All material below is to be reproduced exactly.

### [Data block]
------------------------------------------------------------
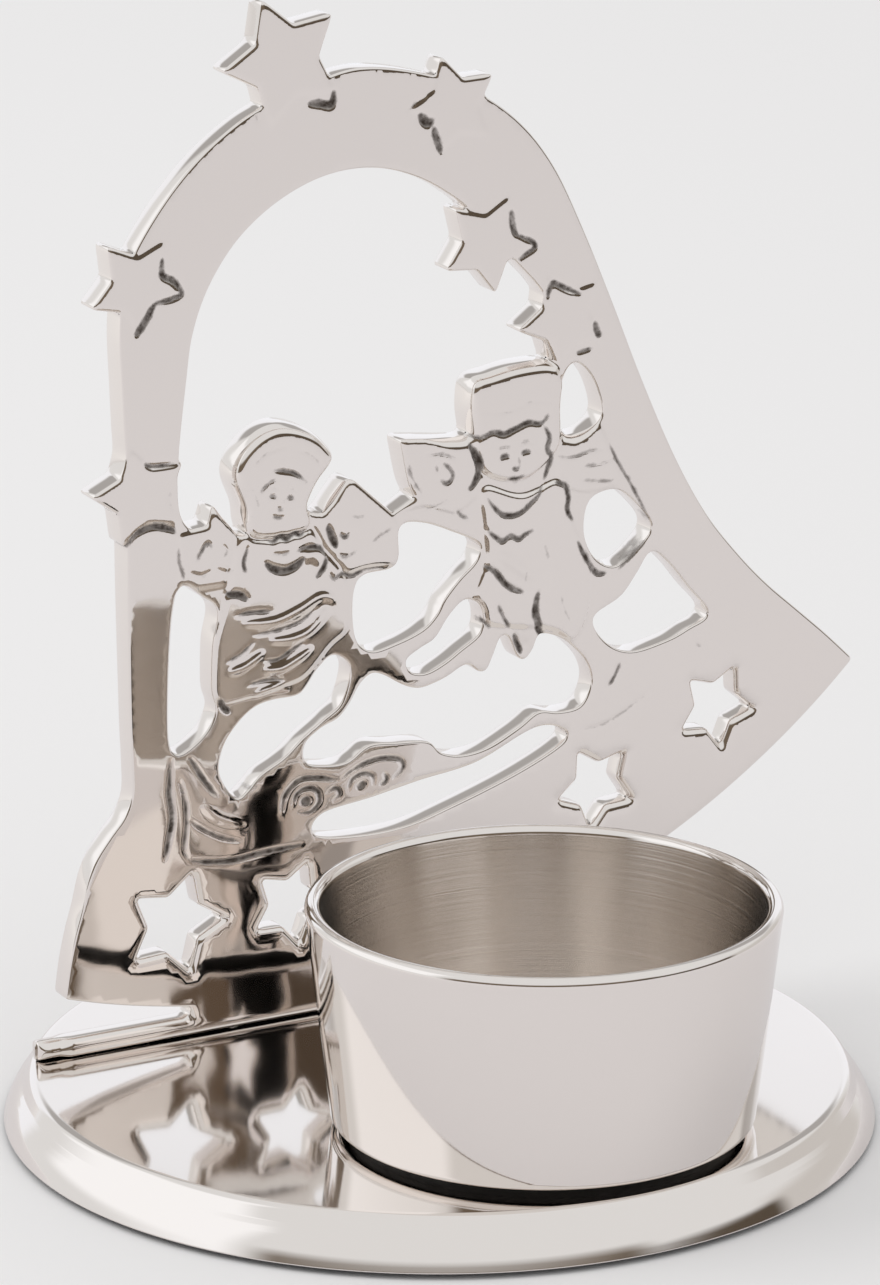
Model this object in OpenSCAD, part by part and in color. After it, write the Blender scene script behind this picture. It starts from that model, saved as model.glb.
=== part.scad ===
// A tea light holder: a round polished base, an openwork bell panel that stands on it behind
// the middle, and a turned cup in front of the panel that takes one tea light.
// The origin is the middle of the base on the table, x runs along the panel to its long lip,
// +z is up, and the cup is on the side of -y.

/* [Base] */
// Diameter of the base at its lower edge
base_d = 93.7; // [88:0.1:110]
// Diameter of the base where its sloping rim meets the top
base_top_d = 88.6; // [84:0.1:100]
// Thickness of the base
base_t = 5.3; // [4.6:0.1:8]
// Radius of the shoulder between the rim and the top
base_shoulder_r = 1.1; // [0.4:0.1:1.8]
// Radius of the rim's lower edge
base_edge_r = 0.5; // [0.2:0.1:1]
// How far the middle of the rim swells out of a straight slope
base_rim_crown = 0.35; // [0:0.05:0.8]

/* [Pad] */
// Thickness of the pad under the base
pad_t = 1.2; // [0.9:0.1:2]
// Height of the base's lower edge above the table
pad_proud = 0.6; // [0.3:0.1:0.8]
// Width of the metal edge around the pad's recess
pad_margin = 3.4; // [2:0.1:6]
// Gap around the pad in its recess
pad_gap = 0.25; // [0.1:0.05:0.5]

/* [Cup] */
// Outer diameter of the cup at its rim
cup_rim_d = 49.8; // [47:0.1:54]
// Outer diameter of the cup at its foot
cup_foot_d = 44.7; // [43:0.1:46]
// Height of the cup
cup_h = 24; // [18:0.1:32]
// Thickness of the cup's wall
cup_wall = 1.7; // [1:0.1:1.9]
// Thickness of the cup's floor
cup_floor_t = 2.4; // [2.2:0.1:4]
// Radius of the cup's foot edge
cup_foot_r = 1; // [0.4:0.1:1.4]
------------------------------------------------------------
### [Exercise answer]
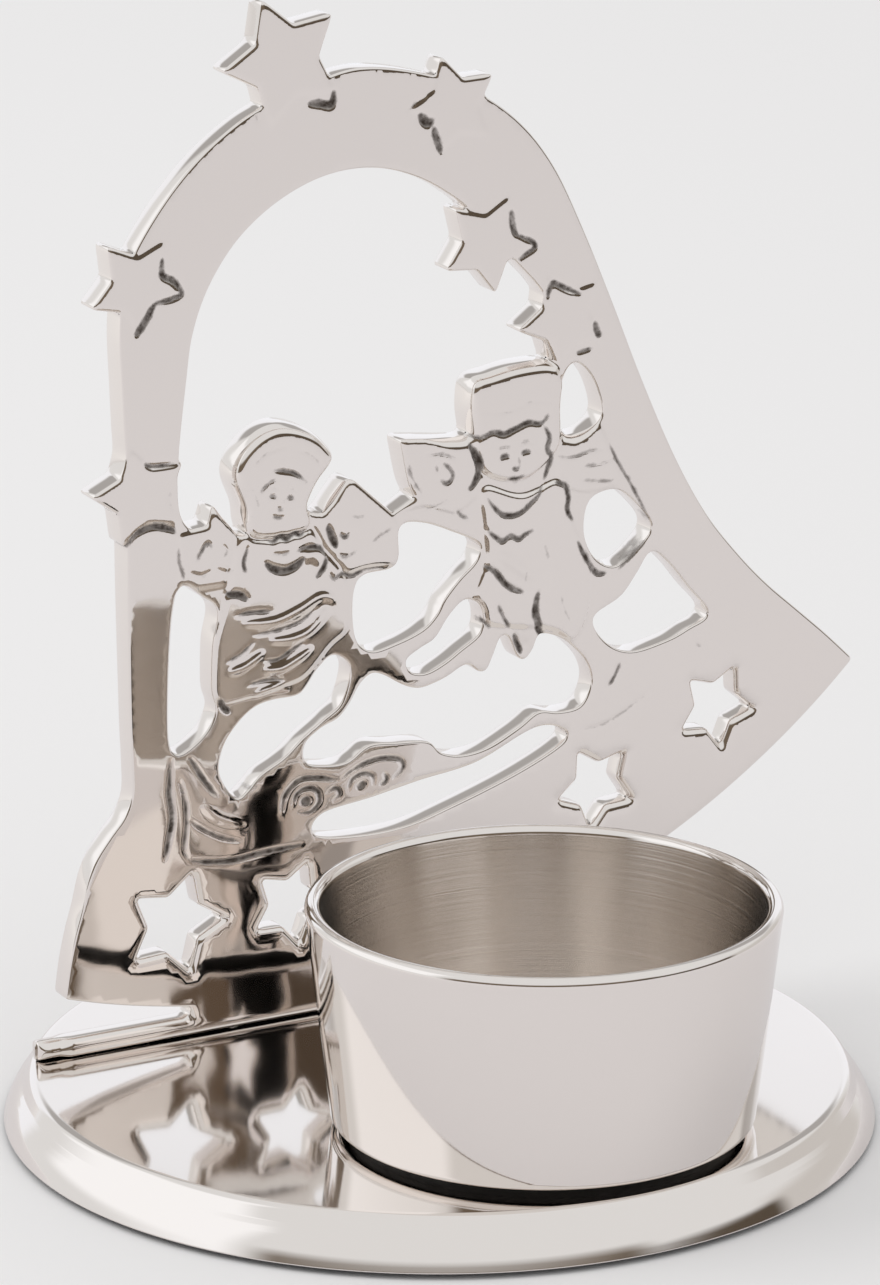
Model this object in OpenSCAD, part by part and in color. After it, write the Blender scene script behind this picture. It starts from that model, saved as model.glb.
=== part.scad ===
// A tea light holder: a round polished base, an openwork bell panel that stands on it behind
// the middle, and a turned cup in front of the panel that takes one tea light.
// The origin is the middle of the base on the table, x runs along the panel to its long lip,
// +z is up, and the cup is on the side of -y.

/* [Base] */
// Diameter of the base at its lower edge
base_d = 93.7; // [88:0.1:110]
// Diameter of the base where its sloping rim meets the top
base_top_d = 88.6; // [84:0.1:100]
// Thickness of the base
base_t = 5.3; // [4.6:0.1:8]
// Radius of the shoulder between the rim and the top
base_shoulder_r = 1.1; // [0.4:0.1:1.8]
// Radius of the rim's lower edge
base_edge_r = 0.5; // [0.2:0.1:1]
// How far the middle of the rim swells out of a straight slope
base_rim_crown = 0.35; // [0:0.05:0.8]

/* [Pad] */
// Thickness of the pad under the base
pad_t = 1.2; // [0.9:0.1:2]
// Height of the base's lower edge above the table
pad_proud = 0.6; // [0.3:0.1:0.8]
// Width of the metal edge around the pad's recess
pad_margin = 3.4; // [2:0.1:6]
// Gap around the pad in its recess
pad_gap = 0.25; // [0.1:0.05:0.5]

/* [Cup] */
// Outer diameter of the cup at its rim
cup_rim_d = 49.8; // [47:0.1:54]
// Outer diameter of the cup at its foot
cup_foot_d = 44.7; // [43:0.1:46]
// Height of the cup
cup_h = 24; // [18:0.1:32]
// Thickness of the cup's wall
cup_wall = 1.7; // [1:0.1:1.9]
// Thickness of the cup's floor
cup_floor_t = 2.4; // [2.2:0.1:4]
// Radius of the cup's foot edge
cup_foot_r = 1; // [0.4:0.1:1.4]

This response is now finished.